> **Data shown**:
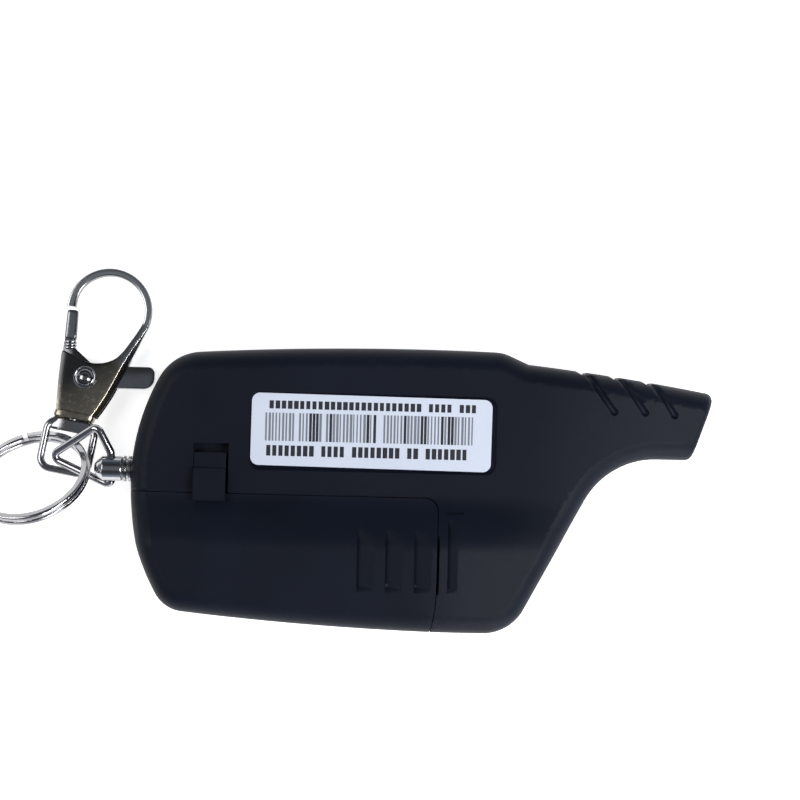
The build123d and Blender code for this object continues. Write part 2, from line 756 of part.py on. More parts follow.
# Screws: three hold the board down, two join the shells under the cover
for name, places, top in (("board_screws", board_screws, board_top), ("housing_screws", housing_screws, deck_z)):
    with BuildPart() as screw_set:
        with BuildSketch(Plane.XY.offset(top)):
            with Locations(places):
                Circle(screw_head_radius)
                Rectangle(1.5, 0.3, mode=Mode.SUBTRACT)
                Rectangle(0.3, 1.5, mode=Mode.SUBTRACT)
        extrude(amount=screw_head_height)
        with BuildSketch(Plane.XY.offset(top + 0.3)):
            with Locations(places):
                Circle(screw_head_radius)
        extrude(amount=-0.3)
        with BuildSketch(Plane.XY.offset(top)):
            with Locations(places):
                Circle(screw_radius - 0.05)
        extrude(amount=-screw_length)
    screw_set.part.label = name
    parts_list.append((name, screw_set))

# Front buttons with their flanges, each on its switch
for number, y in enumerate(button_y, 1):
    with BuildPart() as button:
        with BuildSketch(Plane.XY.offset(button_proud_z)):
            with Locations((button_x, y)):
                RectangleRounded(button_length, button_width, 2)
        extrude(amount=pad_z + 0.05 - button_proud_z)
        fillet(button.faces().sort_by(Axis.Z)[0].outer_wire().edges(), 0.4)
        with BuildSketch(Plane.XY.offset(pad_z + 0.05)):
            with Locations((button_x, y)):
                RectangleRounded(button_length + 2 * button_flange, button_width + 2 * button_flange, 2)
        extrude(amount=button_flange_thickness)
    parts_list.append((f"button_{number}", button))
    with BuildPart() as stem:
        with BuildSketch(Plane.XY.offset(stem_z)):
            with Locations((button_x, y)):
                Circle(switch_stem_radius)
        extrude(amount=board_z - button_travel - 0.04 - stem_z)
    parts_list.append((f"switch_stem_{number}", stem))
with BuildPart() as switch_bases:
    with BuildSketch(Plane.XY.offset(stem_z + button_travel + 0.06)):
        with Locations([(button_x, y) for y in button_y]):
            Rectangle(4.5, 4.5)
            Circle(switch_stem_radius + 0.1, mode=Mode.SUBTRACT)
    extrude(amount=board_z - stem_z - button_travel - 0.06)


def rounded_loop(plane, corners, radius):
    # Closed path of straight runs with rounded corners, drawn in the given plane.
    with BuildSketch(plane) as loop:
        with BuildLine():
            Polyline(*corners, close=True)
        make_face()
        fillet(loop.vertices(), radius)
    return loop.sketch.faces()[0].outer_wire()


def direction(azimuth, elevation):
    az, el = math.radians(azimuth), math.radians(elevation)
    return Vector(math.cos(az) * math.cos(el), math.sin(az) * math.cos(el), math.sin(el))


# Bush in the end wall and the stud that turns in it, held inside by its retaining clip
with BuildPart() as stud_bush:
    with BuildSketch(Plane.XZ.offset(-stud_y)) as bush_profile:
        with BuildLine():
            Polyline((collar_x, stud_z + shank_radius + shank_fit), (collar_x, stud_z + collar_radius),
                     (collar_x + 0.45, stud_z + collar_radius), (collar_x + 0.45, stud_z + collar_radius - 0.4),
                     (collar_x + 0.8, stud_z + collar_radius - 0.4), (collar_x + 0.8, stud_z + collar_radius),
                     (left_end_x - 0.03, stud_z + collar_radius), (left_end_x - 0.03, stud_z + bush_radius - 0.02),
                     (left_end_x + wall + 0.06, stud_z + bush_radius - 0.02),
                     (left_end_x + wall + 0.06, stud_z + bush_radius + 0.7),
                     (retainer_x - 0.08, stud_z + bush_radius + 0.7),
                     (retainer_x - 0.08, stud_z + shank_radius + shank_fit),
                     (collar_x, stud_z + shank_radius + shank_fit))
        make_face()
    revolve(axis=Axis((0, stud_y, stud_z), (1, 0, 0)))
stud_axis = Axis((0, stud_y, stud_z), (1, 0, 0))
roll = math.radians(link_roll)
tilt = math.radians(link_tilt)
link_across = Vector(0, math.cos(roll), math.sin(roll))
link_normal = Vector(0, -math.sin(roll), math.cos(roll))
link_out = Vector(-1, 0, 0) * math.cos(tilt) - link_normal * math.sin(tilt)
hinge_point = Vector(hinge_x, stud_y, stud_z)
link_plane = Plane(origin=hinge_point, x_dir=link_out, z_dir=link_out.cross(link_across))
with BuildPart() as swivel_stud:
    with BuildSketch(Plane.XZ.offset(-stud_y)):
        with BuildLine():
            Polyline((barrel_end_x, stud_z), (barrel_end_x, stud_z + 0.7), (barrel_end_x + 0.5, stud_z + 1.35),
                     (barrel_end_x + 1.4, stud_z + barrel_radius), (collar_x - 0.35, stud_z + barrel_radius),
                     (collar_x - 0.08, stud_z + barrel_radius - 0.25), (collar_x - 0.08, stud_z + shank_radius),
                     (retainer_x, stud_z + shank_radius), (retainer_x, stud_z + 0.8),
                     (retainer_x + retainer_thickness, stud_z + 0.8),
                     (retainer_x + retainer_thickness, stud_z + shank_radius),
                     (retainer_x + retainer_thickness + 0.7, stud_z + shank_radius - 0.1),
                     (retainer_x + retainer_thickness + 0.7, stud_z), (barrel_end_x, stud_z))
        make_face()
    revolve(axis=stud_axis)
    with BuildSketch(Plane(origin=hinge_point - link_across * 5, z_dir=link_across)):
        Circle(link_wire + 0.06)
    extrude(amount=10, mode=Mode.SUBTRACT)
with BuildPart() as stud_retainer:
    with BuildSketch(Plane.YZ.offset(retainer_x + 0.03)):
        with Locations((stud_y, stud_z)):
            Circle(bush_radius + 0.2)
            Circle(0.8, mode=Mode.SUBTRACT)
        with Locations((stud_y, stud_z - 2)):
            Rectangle(1.2, 3, mode=Mode.SUBTRACT)
    extrude(amount=retainer_thickness - 0.06)

# Wire link: a scalene triangle of round wire whose short side runs through the stud
with BuildPart() as connecting_link:
    link_path = rounded_loop(link_plane, ((0, -link_half), (0, 0.9 * link_half), link_peak, link_tip), 0.95)
    with BuildSketch(link_path ^ 0):
        Circle(link_wire)
    sweep(path=link_path)

# Split ring: two close coils, with a notch where the outer coil's end lies
ring_normal_x = direction(ring_azimuth, ring_tilt)
ring_side = direction(ring_azimuth + 90, 0)
ring_plane = Plane(origin=ring_center, x_dir=ring_normal_x, z_dir=ring_normal_x.cross(ring_side))
ring_profile_plane = Plane(origin=ring_center, x_dir=ring_normal_x, z_dir=ring_side)
with BuildPart() as split_ring:
    with BuildSketch(ring_profile_plane):
        for side in (-1, 1):
            with Locations((ring_radius, side * ring_wire_height / 2)):
                RectangleRounded(2 * ring_wire, ring_wire_height + 0.04, 0.3)
    revolve(axis=Axis(ring_center, ring_normal_x.cross(ring_side)))
    with BuildSketch(ring_plane.offset(0.02)):
        with Locations((-ring_radius, 0)):
            Rectangle(4, 0.7, rotation=12)
    extrude(amount=2, mode=Mode.SUBTRACT)

# Clasp, drawn in its own plane: X to its right, Y along it to the hook, Z out of the flat
clasp_along = direction(90 - clasp_lean, -clasp_drop)
clasp_right = direction(-clasp_lean, 0)
clasp_plane = Plane(origin=clasp_base, x_dir=clasp_right, z_dir=clasp_right.cross(clasp_along))
with BuildPart() as clasp_eye:
    eye_path = rounded_loop(clasp_plane, ((eye_half_width, -eye_start), (eye_half_width, -eye_reach),
                                          (-eye_half_width, -eye_reach), (-eye_half_width, -eye_start)), 1.8)
    with BuildSketch(eye_path ^ 0):
        Circle(eye_wire)
    sweep(path=eye_path)
    with BuildSketch(clasp_plane):
        with Locations((0, -(drum_near + drum_far) / 2)):
            RectangleRounded(2 * drum_half_width, drum_far - drum_near, 0.7)
    extrude(amount=drum_half_thickness, both=True)
    pin_plane = Plane(origin=clasp_plane.from_local_coords((0, -drum_near - 0.2, 0)), z_dir=clasp_along)
    with BuildSketch(pin_plane):
        Circle(pin_radius)
    extrude(amount=drum_near + 1.1)
    with BuildSketch(pin_plane.offset(drum_near + 0.8)):
        Circle(pin_radius + 0.45)
    extrude(amount=0.6)

with BuildPart() as clasp_body:
    with BuildSketch(clasp_plane):
        with BuildLine():
            Polyline((3.2, -0.6), (7.25, 11.4), (6.2, 11.9), (5.3, 10.6), (4.2, 9.2))
            ThreePointArc((4.2, 9.2), (0.6, 7.95), (-2.3, 9.0))
            Polyline((-2.3, 9.0), (-3.95, 9.0), (-3.2, -0.6), (3.2, -0.6))
        make_face()
    extrude(amount=clasp_thickness / 2, both=True)
    with BuildSketch(clasp_plane):
        with Locations((-0.15, -0.5)):
            RectangleRounded(6.8, 1.8, 0.5)
    extrude(amount=clasp_thickness / 2 + 0.25, both=True)
    # Hook, a round-backed wire that narrows toward its tip
    leg_angle = -18
    leg_point = (hook_center[0] + hook_radius * math.cos(math.radians(leg_angle)),
                 hook_center[1] + hook_radius * math.sin(math.radians(leg_angle)))
    with BuildLine(clasp_plane) as hook_path:
        Line((leg_point[0] - 0.309 * 4.6, leg_point[1] - 0.951 * 4.6), leg_point)
        CenterArc(hook_center, hook_radius, leg_angle, 184.6 - leg_angle)
    with BuildSketch(hook_path.line ^ 0):
        Ellipse(hook_wire, hook_half_thickness)
    sweep()
    # Slot between the cheeks for the gate and its lever
    with BuildSketch(clasp_plane.offset(-slot_thickness / 2)):
        with Locations((0, (slot_top + slot_bottom) / 2)):
            Rectangle(30, slot_top - slot_bottom)
    extrude(amount=slot_thickness, mode=Mode.SUBTRACT)
    with BuildSketch(clasp_plane):
        with Locations(rivet_place):
            Circle(rivet_radius)
    extrude(amount=5, both=True, mode=Mode.SUBTRACT)
    # Bore for the eye's swivel pin, with room for its head
    bore_plane = Plane(origin=clasp_plane.from_local_coords((0, -2, 0)), z_dir=clasp_along)
    with BuildSketch(bore_plane):
        Circle(pin_radius + pin_fit)
    extrude(amount=4, mode=Mode.SUBTRACT)
    with BuildSketch(bore_plane.offset(2.55)):
        Circle(pin_radius + 0.6)
    extrude(amount=1.2, mode=Mode.SUBTRACT)

with BuildPart() as clasp_rivet:
    with BuildSketch(clasp_plane):
        with Locations(rivet_place):
            Circle(rivet_radius)
    extrude(amount=clasp_thickness / 2, both=True)
    for side in (-1, 1):
        with BuildSketch(clasp_plane.offset(side * clasp_thickness / 2)):
            with Locations(rivet_place):
                Circle(rivet_head_radius)
        extrude(amount=side * 0.35)
        with BuildSketch(clasp_plane.offset(side * (clasp_thickness / 2 + 0.35))):
            with Locations(rivet_place):
                Circle(rivet_head_radius - 0.3)
                Circle(rivet_head_radius - 0.7, mode=Mode.SUBTRACT)
        extrude(amount=side * 0.2)

with BuildPart() as clasp_gate:
    with BuildSketch(clasp_plane):
        with BuildLine():
            Polyline((-3.85, 9.1), (-4.6, 15.2), (-4.25, 15.85), (-3.2, 15.85), (-2.75, 15.2), (-2.0, 9.7),
                     (1.6, 7.3), (2.6, 3.4), (-0.8, 3.0), (-3.3, 6.5), (-3.85, 9.1))
        make_face()
        with Locations(rivet_place):
            Circle(2.3)
        with Locations(((rivet_place[0] + lever_reach) / 2 + 0.4, 6.35)):
            SlotOverall(lever_reach - rivet_place[0], lever_width, rotation=clasp_lean)
        with Locations(rivet_place):
            Circle(rivet_radius + 0.06, mode=Mode.SUBTRACT)
    extrude(amount=gate_thickness / 2, both=True)
    with BuildSketch(clasp_plane):
        with BuildLine():
            Polyline((-4.13, 11.4), (-4.6, 15.2), (-4.25, 15.85), (-3.2, 15.85), (-2.75, 15.2), (-2.23, 11.4),
                     (-4.13, 11.4))
        make_face()
    extrude(amount=hook_half_thickness, both=True)

parts_list += [("front_shell", front_shell), ("rear_shell", rear_shell), ("battery_cover", battery_cover),
               ("cover_latch", cover_latch), ("rating_label", rating_label), ("display_window", display_window),
               ("display_frame", display_frame), ("display_glass", display_glass),
               ("backlight_guide", backlight_guide), ("display_connector", display_connector),
               ("circuit_board", circuit_board), ("shield_can", shield_can), ("radio_chip", radio_chip),
               ("controller_chip", controller_chip), ("crystal_can", crystal_can), ("sounder", sounder),
               ("motor_mount", motor_mount), ("vibration_motor", vibration_motor),
               ("vibration_weight", vibration_weight), ("antenna_coil", antenna_coil),
               ("battery_cell", battery_cell), ("battery_contact_plate", battery_contact_plate),
               ("battery_contact_spring", battery_contact_spring), ("switch_bases", switch_bases),
               ("stud_bush", stud_bush), ("swivel_stud", swivel_stud), ("stud_retainer", stud_retainer),
               ("connecting_link", connecting_link), ("split_ring", split_ring), ("clasp_eye", clasp_eye),
               ("clasp_body", clasp_body), ("clasp_rivet", clasp_rivet), ("clasp_gate", clasp_gate)]

os.makedirs("parts", exist_ok=True)
for name, node in parts_list:
    node.part.label = name
    export_step(node.part, f"parts/{name}.step")
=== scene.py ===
import json
import math

import bmesh
import bpy
import numpy as np
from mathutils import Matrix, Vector


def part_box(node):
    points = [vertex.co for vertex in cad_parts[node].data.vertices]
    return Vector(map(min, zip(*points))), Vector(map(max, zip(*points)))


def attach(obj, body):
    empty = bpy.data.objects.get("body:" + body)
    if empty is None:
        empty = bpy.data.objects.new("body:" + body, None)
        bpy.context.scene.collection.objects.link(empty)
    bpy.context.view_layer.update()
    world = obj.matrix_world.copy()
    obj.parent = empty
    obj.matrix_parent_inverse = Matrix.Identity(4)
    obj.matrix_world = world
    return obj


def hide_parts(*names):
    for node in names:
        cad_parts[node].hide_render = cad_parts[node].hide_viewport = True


# A pager remote on its front: soft-touch housing, printed label, and a nickel key chain at its left end.
# Lengths in the dictionaries are millimetres, in the CAD model's own frame, and angles are degrees.
mm = 0.001
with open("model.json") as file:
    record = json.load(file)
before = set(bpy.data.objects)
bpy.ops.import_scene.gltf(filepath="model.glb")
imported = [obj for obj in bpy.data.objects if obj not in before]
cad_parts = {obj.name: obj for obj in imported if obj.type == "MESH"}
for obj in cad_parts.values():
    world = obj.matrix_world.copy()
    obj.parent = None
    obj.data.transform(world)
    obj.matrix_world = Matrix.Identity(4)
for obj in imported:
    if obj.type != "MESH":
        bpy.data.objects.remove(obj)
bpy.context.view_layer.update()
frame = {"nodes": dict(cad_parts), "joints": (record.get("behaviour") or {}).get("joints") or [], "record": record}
nodes = frame["nodes"]
bodyOf = {n: body for body, names in frame["record"]["behaviour"]["bodies"].items() for n in names}
slotOf = {s["node"]: s["material_slot"] for s in frame["record"]["subparts"]}
joint = {j["name"]: j for j in frame["joints"]}
buttonNames = ("button_1", "button_2", "button_3")


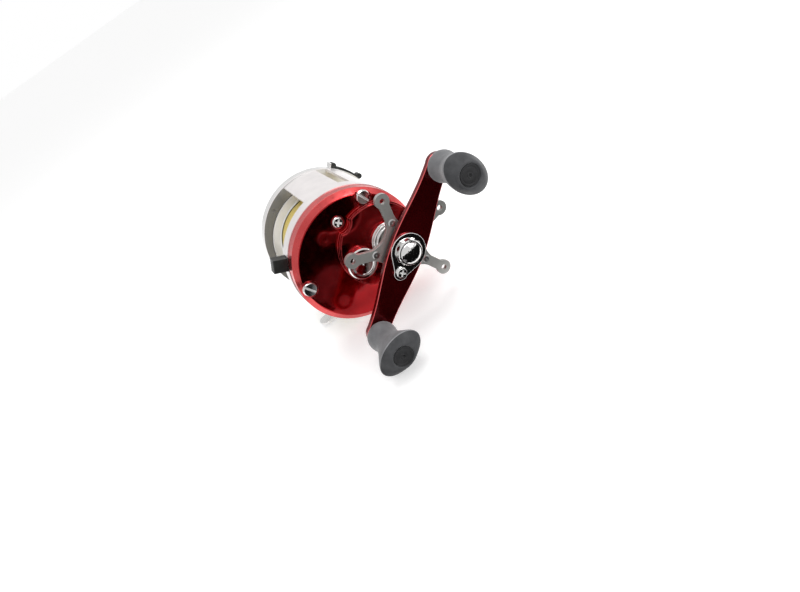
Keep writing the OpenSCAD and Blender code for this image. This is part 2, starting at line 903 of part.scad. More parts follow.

> **Stated task**: Report only how many lines in the entries contain "joints".

> **Result for this exercise**: 2